De nombreux travaux de recherche historique, projetés ou entamés, sont stoppés net. Quant à ceux qui ont pu profiter antérieurement de la libre communication ou de dérogations, leurs auteurs pourraient en théorie se voir reprocher d’avoir divulgué des secrets d’Etat, voire même être poursuivis pour « délit de compromission » et encourir de lourdes peines. La plupart de ces documents déclarés inaccessibles ne contiennent rien qui touche de près ou de loin, en 2020, au secret de la défense nationale, même dans son acception la plus large. « Les plans du débarquement en Normandie seront-ils dévoilés ? », ironise fort justement une tribune d’historien.ne.s. Les protestations se multiplient : des historiens des Etats-Unis ont écrit à Emmanuel Macron [3], des tribunes ont été publiées le 13 février dans Le Monde par des historiens français et étrangers, [4] une pétition va être ouverte aux signatures.
Cette mesure de restriction de l’accès aux archives publiques est sans précédent et constitue une régression dans l’évolution récente des politiques de l’Etat en la matière. Cette simple mesure administrative semble en contradiction avec la législation en vigueur, la loi sur les archives de 2008 et le code du patrimoine. Elle intervient après une ouverture par dérogation générale des archives de la Seconde Guerre mondiale, publié le 24 décembre 2015, par François Hollande, comme l’explique l’historien Gilles Morin qui en avait été à l’origine [5]. Et après plusieurs déclarations d’intention de transparence et d’ouverture de celles de la guerre d’Algérie, notamment sur l’assassinat de Maurice Audin par les militaires français qui le détenaient et sur les autres disparus de la guerre d’Algérie, par le président de la République, Emmanuel Macron, le 13 septembre 2018 [6]. S’agit-il d’un tournant politique en la matière ? Par qui et pourquoi a-t-il été opéré ?
Il nous apparaît que les principaux évènements concernés dépassent la Seconde Guerre mondiale et sont ceux des guerres d’Indochine et d’Algérie, ainsi que les répressions coloniales à Madagascar et au Cameroun. Les archives relatives aux opérations de l’armée française durant ces guerres et répressions coloniales sont constellées de mentions « secret ». Ce souci de discrétion, particulièrement lorsqu’il s’est agi de dissimuler des exactions, serait-il encore d’actualité en 2020 ? Faut-il accorder une importance durable au moindre tampon « secret », même si, dans certains cas, il a été apposé par les chefs de tortionnaires pour dissimuler leurs pratiques. Poursuivra-t-on le président Hollande parce qu’il a remis à Josette Audin des documents « classifiés » relatifs au sort de Maurice Audin et a démenti le mensonge proféré pendant des décennies par l’armée et les institutions françaises sur sa prétendue « évasion » ? Le président Emmanuel Macron a déclaré en septembre 2018 qu’Audin avait été assassiné par les militaires français qui le détenaient et qu’un système a été alors installé qui autorisait la multiplication de tels actes. Pourrait-on interdire aux historiens de faire, sur ces faits, leurs recherches dans les archives ?

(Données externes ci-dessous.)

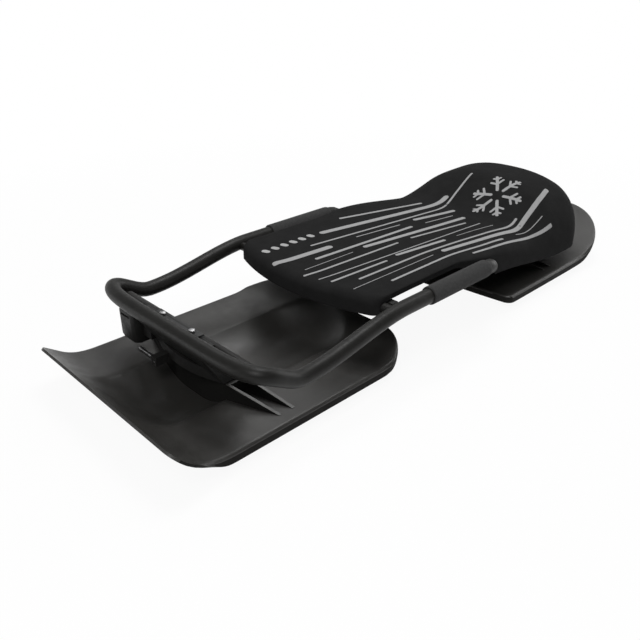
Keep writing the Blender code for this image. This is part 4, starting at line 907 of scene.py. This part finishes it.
def flake_strokes():
    """A six-armed flake of plain bars."""
    centre, stretch = Vector(FLAKE_CENTRE), Vector(FLAKE_STRETCH)
    strokes = []
    for arm in range(6):
        angle = math.pi / 3 * arm + FLAKE_TURN
        out = Vector((math.cos(angle), math.sin(angle)))
        bars = [(FLAKE_ARM_WIDTH, out * FLAKE_HUB, out * FLAKE_RADIUS)]
        for share, length in FLAKE_TWIGS:
            root = out * (FLAKE_RADIUS * share)
            for turn in (FLAKE_TWIG_TURN, -FLAKE_TWIG_TURN):
                twig = Matrix.Rotation(turn, 2) @ out * length
                bars.append((FLAKE_TWIG_WIDTH, root, root + twig))
        strokes += [(width, [centre + start * stretch, centre + end * stretch])
                    for width, start, end in bars]
    return strokes


def striped():
    """The pad's stripes, in metres."""
    return [(width / MM_PER_M, [(x / MM_PER_M, y / MM_PER_M) for x, y in points])
            for width, *points in STRIPES]


def lozenges():
    """A row of plain, leaning lozenges."""
    ys = [LOZENGE_START_Y + LOZENGE_STEP * k for k in range(LOZENGE_COUNT)]
    return [(LOZENGE_WIDTH, [(LOZENGE_X - LOZENGE_HALF_LENGTH, y),
                             (LOZENGE_X + LOZENGE_HALF_LENGTH, y + LOZENGE_LEAN)]) for y in ys]


# Materials

def shader_of(name):
    """A new material, its nodes and links, and its shader."""
    made = bpy.data.materials.new(name)
    made.use_nodes = True
    return made, made.node_tree.nodes, made.node_tree.links, made.node_tree.nodes["Principled BSDF"]


def noise(nodes, links, coordinates, scale, detail):
    """A noise texture in the piece's own metres."""
    made = nodes.new("ShaderNodeTexNoise")
    made.inputs["Scale"].default_value = scale
    made.inputs["Detail"].default_value = detail
    links.new(coordinates.outputs["Object"], made.inputs["Vector"])
    return made.outputs["Fac"]


def ramped(nodes, links, value, low, high, to_low, to_high):
    """A value moved from one range to another, and held within it."""
    made = nodes.new("ShaderNodeMapRange")
    for socket, number in (("From Min", low), ("From Max", high),
                           ("To Min", to_low), ("To Max", to_high)):
        made.inputs[socket].default_value = number
    links.new(value, made.inputs["Value"])
    return made.outputs["Result"]


def mixed(nodes, links, factor, *pair):
    """Two plain colours, mixed by a factor."""
    made = nodes.new("ShaderNodeMix")
    made.data_type = "RGBA"
    links.new(factor, made.inputs["Factor"])
    for socket, colour in zip([s for s in made.inputs if s.type == "RGBA"], pair):
        socket.default_value = (*colour, 1.0)
    return next(s for s in made.outputs if s.type == "RGBA")


def finish_of(name, dark, light, roughness, grain, mottle, metallic=0.0, specular=0.5, sheen=0.0):
    """A surface with a slow change of tone, uneven gloss and a fine relief.

    roughness is its low and high value. grain is the relief's scale and its depth in metres.
    mottle is the scale of the change of tone.
    """
    made, nodes, links, shader = shader_of(name)
    coordinates = nodes.new("ShaderNodeTexCoord")
    slow = noise(nodes, links, coordinates, mottle, TONE_DETAIL)
    fine = noise(nodes, links, coordinates, grain[0], FINE_DETAIL)
    uneven = noise(nodes, links, coordinates, mottle * GLOSS_TO_TONE, FINE_DETAIL)
    tone = mixed(nodes, links, ramped(nodes, links, slow, *TONE_SPAN, 0.0, 1.0), dark, light)
    links.new(tone, shader.inputs["Base Color"])
    gloss = ramped(nodes, links, uneven, *GLOSS_SPAN, *roughness)
    links.new(gloss, shader.inputs["Roughness"])
    bump = nodes.new("ShaderNodeBump")
    bump.inputs["Distance"].default_value = grain[1]
    bump.inputs["Strength"].default_value = 1.0
    links.new(fine, bump.inputs["Height"])
    links.new(bump.outputs["Normal"], shader.inputs["Normal"])
    shader.inputs["Metallic"].default_value = metallic
    shader.inputs["Specular IOR Level"].default_value = specular
    shader.inputs["Sheen Weight"].default_value = sheen
    shader.inputs["Sheen Roughness"].default_value = SHEEN_ROUGHNESS
    return made


FINISHES = {
    "ski_plastic": dict(dark=(0.0225, 0.0216, 0.0200), light=(0.0295, 0.0284, 0.0262),
                        roughness=(0.36, 0.46), grain=(2600.0, 0.00006), mottle=9.0,
                        specular=0.62),
    # A darker, less glossy copy of ski_plastic: painted shade on the ski faces that look sideways
    # or down
    "ski_painted_shade": dict(dark=(0.0120, 0.0116, 0.0108), light=(0.0165, 0.0160, 0.0150),
                     roughness=(0.55, 0.68), grain=(2600.0, 0.00006), mottle=9.0, specular=0.08),
    "black_tube": dict(dark=(0.0115, 0.0113, 0.0105), light=(0.0160, 0.0156, 0.0146),
                       roughness=(0.38, 0.48), grain=(900.0, 0.00005), mottle=30.0,
                       specular=0.20),
    "foam_grip": dict(dark=(0.035, 0.035, 0.035), light=(0.044, 0.044, 0.044),
                      roughness=(0.80, 0.95), grain=(1500.0, 0.00025), mottle=220.0,
                      specular=0.12, sheen=0.05),
    "foam_pad": dict(dark=(0.0136, 0.0136, 0.0137), light=(0.0164, 0.0164, 0.0165),
                     roughness=(0.82, 0.94), grain=(1800.0, 0.00008), mottle=40.0, specular=0.05),
    "stripe_print": dict(dark=(0.315, 0.315, 0.317), light=(0.350, 0.350, 0.352),
                         roughness=(0.70, 0.82), grain=(1800.0, 0.00005), mottle=260.0,
                         specular=0.12),
    "pale_print": dict(dark=(0.34, 0.34, 0.34), light=(0.42, 0.42, 0.42),
                       roughness=(0.70, 0.82), grain=(1800.0, 0.00005), mottle=260.0,
                       specular=0.12),
    "black_moulding": dict(dark=(0.0125, 0.0123, 0.0118), light=(0.0180, 0.0177, 0.0170),
                           roughness=(0.42, 0.58), grain=(2200.0, 0.00010), mottle=25.0,
                           specular=0.25),
    "dark_plate": dict(dark=(0.018, 0.018, 0.018), light=(0.028, 0.028, 0.028),
                       roughness=(0.32, 0.45), grain=(1200.0, 0.00005), mottle=50.0,
                       metallic=0.2, specular=0.3),
    "bright_fastener": dict(dark=(0.46, 0.46, 0.47), light=(0.62, 0.62, 0.62),
                            roughness=(0.22, 0.38), grain=(1800.0, 0.00003), mottle=160.0,
                            metallic=1.0),
    "gate_metal": dict(dark=(0.16, 0.16, 0.165), light=(0.34, 0.34, 0.34),
                       roughness=(0.26, 0.42), grain=(1500.0, 0.00004), mottle=120.0,
                       metallic=1.0),
    "pale_bearing": dict(dark=(0.52, 0.51, 0.47), light=(0.60, 0.59, 0.55),
                         roughness=(0.40, 0.55), grain=(1500.0, 0.00004), mottle=60.0),
}
LOOKS = {name: finish_of(name, **values) for name, values in FINISHES.items()}


def smoothing_group():
    """Node group that welds a CAD mesh and shades its round faces smooth."""
    group = bpy.data.node_groups.new("smooth_faces", "GeometryNodeTree")
    group.interface.new_socket("Geometry", in_out="INPUT", socket_type="NodeSocketGeometry")
    group.interface.new_socket("Geometry", in_out="OUTPUT", socket_type="NodeSocketGeometry")
    nodes, links = group.nodes, group.links
    start, end = nodes.new("NodeGroupInput"), nodes.new("NodeGroupOutput")
    weld = nodes.new("GeometryNodeMergeByDistance")
    weld.inputs["Distance"].default_value = WELD
    soft = nodes.new("GeometryNodeSetShadeSmooth")
    hard = nodes.new("GeometryNodeSetShadeSmooth")
    hard.domain = "EDGE"
    hard.inputs["Shade Smooth"].default_value = False
    angle = nodes.new("GeometryNodeInputMeshEdgeAngle")
    steep = nodes.new("ShaderNodeMath")
    steep.operation = "GREATER_THAN"
    steep.inputs[1].default_value = SMOOTH_ANGLE
    links.new(angle.outputs["Unsigned Angle"], steep.inputs[0])
    links.new(steep.outputs["Value"], hard.inputs["Selection"])
    links.new(start.outputs[0], weld.inputs["Geometry"])
    links.new(weld.outputs["Geometry"], soft.inputs["Geometry"])
    links.new(soft.outputs["Geometry"], hard.inputs["Geometry"])
    links.new(hard.outputs["Geometry"], end.inputs[0])
    return group


SMOOTHING = smoothing_group()


def dress(piece, look):
    """Give a piece one of the looks alone."""
    piece.data.materials.clear()
    piece.data.materials.append(LOOKS[look])
    return piece


def dress_node(name, look):
    """Give a CAD node its material, soft edges and smooth round faces."""
    node = dress(NODES[name], look)
    weld = node.modifiers.new("weld", "WELD")
    weld.merge_threshold = WELD
    bevel = node.modifiers.new("soft edges", "BEVEL")
    bevel.width = SOFT_EDGE
    bevel.segments = 2
    bevel.limit_method = "ANGLE"
    bevel.angle_limit = SOFT_EDGE_ANGLE
    node.modifiers.new("smooth", "NODES").node_group = SMOOTHING


def paint_ski_shade(piece):
    """Give the faces that look sideways or down a darker, less glossy copy of the ski's plastic:
    painted shade.
    """
    piece.data.materials.append(LOOKS["ski_painted_shade"])
    for face in piece.data.polygons:
        if face.normal.z < SKI_SHADE_FACING:
            face.material_index = 1


def stand_for(piece, node, body, slot_name):
    """Dress a finer piece and put it in place of a CAD node."""
    dress(piece, slot_name)
    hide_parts(node)
    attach(piece, body)


# The pieces

def make_skis():
    """Both skis, with bores for the kingpin, the stop pin and the rear bolts."""
    front = (front_ski_plan, front_ski_top, front_lip, FRONT_MOUNT_Y - FRONT_END + FRONT_SKI_TAIL)
    rear = (rear_ski_plan, rear_ski_top, rear_lip, REAR_END - REAR_MOUNT_Y + REAR_SKI_LEAD)
    front_hubs = [(0.0, HUB_RADIUS), (STOP_PIN_REACH, STOP_BOSS_RADIUS)]
    rear_hubs = [(-REAR_BOLT_X, REAR_HUB_RADIUS), (REAR_BOLT_X, REAR_HUB_RADIUS)]
    stop = (STOP_PIN_REACH, STOP_PIN_LOW - TOUCH_GAP, STOP_PIN_RADIUS)
    steering = ski("front_ski_shown", front, FRONT_MOUNT_Y, front_hubs, [0.0], [stop])
    stand_for(steering, "front_ski", "steering_ski", "ski_plastic")
    # The sides of each ski get the darker copy of its plastic, painted shade
    paint_ski_shade(steering)
    fixed = ski("rear_ski_shown", rear, REAR_MOUNT_Y, rear_hubs, [-REAR_BOLT_X, REAR_BOLT_X])
    stand_for(fixed, "rear_ski", "frame", "ski_plastic")
    paint_ski_shade(fixed)


def make_frame_and_grips():
    loop = shade(tube_loop("frame_loop", frame_points(), TUBE_RADIUS), angle=60)
    stand_for(loop, "frame_tube", "frame", "black_tube")
    stand_for(grip("left_sleeve", 1), "left_grip", "frame", "foam_grip")
    stand_for(grip("right_sleeve", -1), "right_grip", "frame", "foam_grip")


def make_seat():
    """The pad, the shell and the prints that lie on the pad."""
    pad, shell = seat()
    stand_for(pad, "seat_pad", "frame", "foam_pad")
    stand_for(shell, "seat_shell", "frame", "black_moulding")
    surface = BVHTree.FromPolygons([v.co.copy() for v in pad.data.vertices],
                                   [tuple(p.vertices) for p in pad.data.polygons])
    for name, strokes, look in (("pad_stripes", striped(), "stripe_print"),
                                ("pad_flake", flake_strokes(), "stripe_print"),
                                ("pad_marks", lozenges(), "pale_print")):
        piece = dress(prints(name, surface, strokes), look)
        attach(piece, "frame")


def dress_nodes():
    """Dress every CAD node that is still shown, by its material slot."""
    slots = {row["node"]: row["material_slot"] for row in frame["record"]["subparts"]}
    for name, node in NODES.items():
        if not node.hide_render:
            dress_node(name, slots[name])


# Room, light and camera

def math_node(nodes, links, operation, first, second):
    """The result of an operation on two values, each a socket or a number."""
    node = nodes.new("ShaderNodeMath")
    node.operation = operation
    for socket, value in zip(node.inputs, (first, second)):
        if isinstance(value, float):
            socket.default_value = value
        else:
            links.new(value, socket)
    return node.outputs["Value"]


def white_share(nodes, links, reflected):
    """1 where the camera sees the surface, and the reflected share in metal, gloss and glass."""
    path = nodes.new("ShaderNodeLightPath")
    mirrored = math_node(nodes, links, "MAXIMUM", path.outputs["Is Glossy Ray"],
                         path.outputs["Is Transmission Ray"])
    part = math_node(nodes, links, "MULTIPLY", mirrored, reflected)
    return math_node(nodes, links, "MAXIMUM", path.outputs["Is Camera Ray"], part)


def make_world():
    """A dim world that looks white to the camera and a little grey in gloss."""
    world = bpy.data.worlds.new("room")
    bpy.context.scene.world = world
    world.use_nodes = True
    nodes, links = world.node_tree.nodes, world.node_tree.links
    background = nodes["Background"]
    background.inputs["Color"].default_value = (1.0, 1.0, 1.0, 1.0)
    share = white_share(nodes, links, SKY_REFLECTED)
    strength = ramped(nodes, links, share, 0.0, 1.0, WORLD_LEVEL, 1.0)
    links.new(strength, background.inputs["Strength"])


def make_floor():
    """A white floor that keeps a little of the sled's shadow near the sled."""
    shape = bmesh.new()
    bmesh.ops.create_grid(shape, x_segments=1, y_segments=1, size=FLOOR_HALF)
    floor = from_bmesh("floor", shape)
    floor.location.z = FLOOR_Z
    made, nodes, links, shader = shader_of("floor")
    shader.inputs["Base Color"].default_value = FLOOR_COLOUR
    shader.inputs["Roughness"].default_value = FLOOR_ROUGHNESS
    shader.inputs["Specular IOR Level"].default_value = 0.0
    glow = nodes.new("ShaderNodeEmission")
    coordinates = nodes.new("ShaderNodeTexCoord")
    away = nodes.new("ShaderNodeVectorMath")
    away.operation = "LENGTH"
    links.new(coordinates.outputs["Object"], away.inputs[0])
    level = ramped(nodes, links, away.outputs["Value"], SHADOW_NEAR, SHADOW_FAR, SHADOW_WHITE, 1.0)
    share = math_node(nodes, links, "MULTIPLY", white_share(nodes, links, 1.0), level)
    mix = nodes.new("ShaderNodeMixShader")
    links.new(share, mix.inputs["Fac"])
    links.new(shader.outputs["BSDF"], mix.inputs[1])
    links.new(glow.outputs["Emission"], mix.inputs[2])
    links.new(mix.outputs["Shader"], nodes["Material Output"].inputs["Surface"])
    floor.data.materials.append(made)


def make_lamps():
    for name, (place, size, power) in LAMPS.items():
        light = bpy.data.lights.new(name, "AREA")
        light.shape = "RECTANGLE"
        light.size, light.size_y = size
        light.energy = power
        piece = bpy.data.objects.new(name, light)
        bpy.context.scene.collection.objects.link(piece)
        piece.location = place
        aim = Vector(LAMP_AIM) - Vector(place)
        piece.rotation_euler = aim.to_track_quat("-Z", "Y").to_euler()


def make_camera():
    data = bpy.data.cameras.new("camera")
    data.lens = CAMERA_LENS
    camera = bpy.data.objects.new("camera", data)
    bpy.context.scene.collection.objects.link(camera)
    camera.location = CAMERA_PLACE
    camera.rotation_euler = (CAMERA_TILT, 0.0, CAMERA_TURN)
    bpy.context.scene.camera = camera


make_camera()
make_skis()
make_frame_and_grips()
make_seat()
dress_nodes()
make_world()
make_floor()
make_lamps()
bpy.context.scene.view_settings.view_transform = "Standard"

Les archives déclarées « classifiées » ne sont désormais plus communicables, cette rétention entrave considérablement et pour un temps indéfini la recherche de la vérité. Et on peut craindre qu’au prétexte d’une conception extensive du « secret défense », certaines d’entre-elles, qui ne seraient pas « déclassifiées », deviennent incommunicables.
Or la consultation des archives a été considérée par la Révolution française comme un droit appartenant à tous les citoyens, déclarés égaux dans l’accès aux services publics. Le secret de la défense nationale ou les intérêts fondamentaux de l’Etat n’effacent pas pour autant les droits de l’homme et de tout citoyen.
Il faut que la France assume une ouverture très large, voire complète, de ses archives de la guerre d’Algérie, cinquante-huit ans après la fin de cette guerre. Le président Hollande, le 19 mars 2016, avait envisagé une ouverture totale. Dans son texte qui n’apparaît plus aujourd’hui sur le site de l’Élysée, on lisait notamment : « Depuis 2008, nos archives sur cette période sont pour l’essentiel ouvertes mais ici, je le dis, elles devront l’être entièrement, ouvertes et mises à la disposition de tous les citoyens. »
Et il ne s’agit pas seulement d’un enjeu concernant la connaissance historique d’une période de l’histoire contemporaine de la France, c’est aussi un enjeu civique. Car la question n’est pas sans lien avec le fait qu’aujourd’hui en France existent des forces politiques qui se sont nourries des silences et des dénis d’histoire relatifs à la période coloniale. Le libre accès aux archives est aussi une des conditions pour que ce pays puisse espérer enfin mettre fin à leur ascension, qui est malheureusement prévisible si un tel travail archivistique, historique et mémoriel n’est pas entrepris.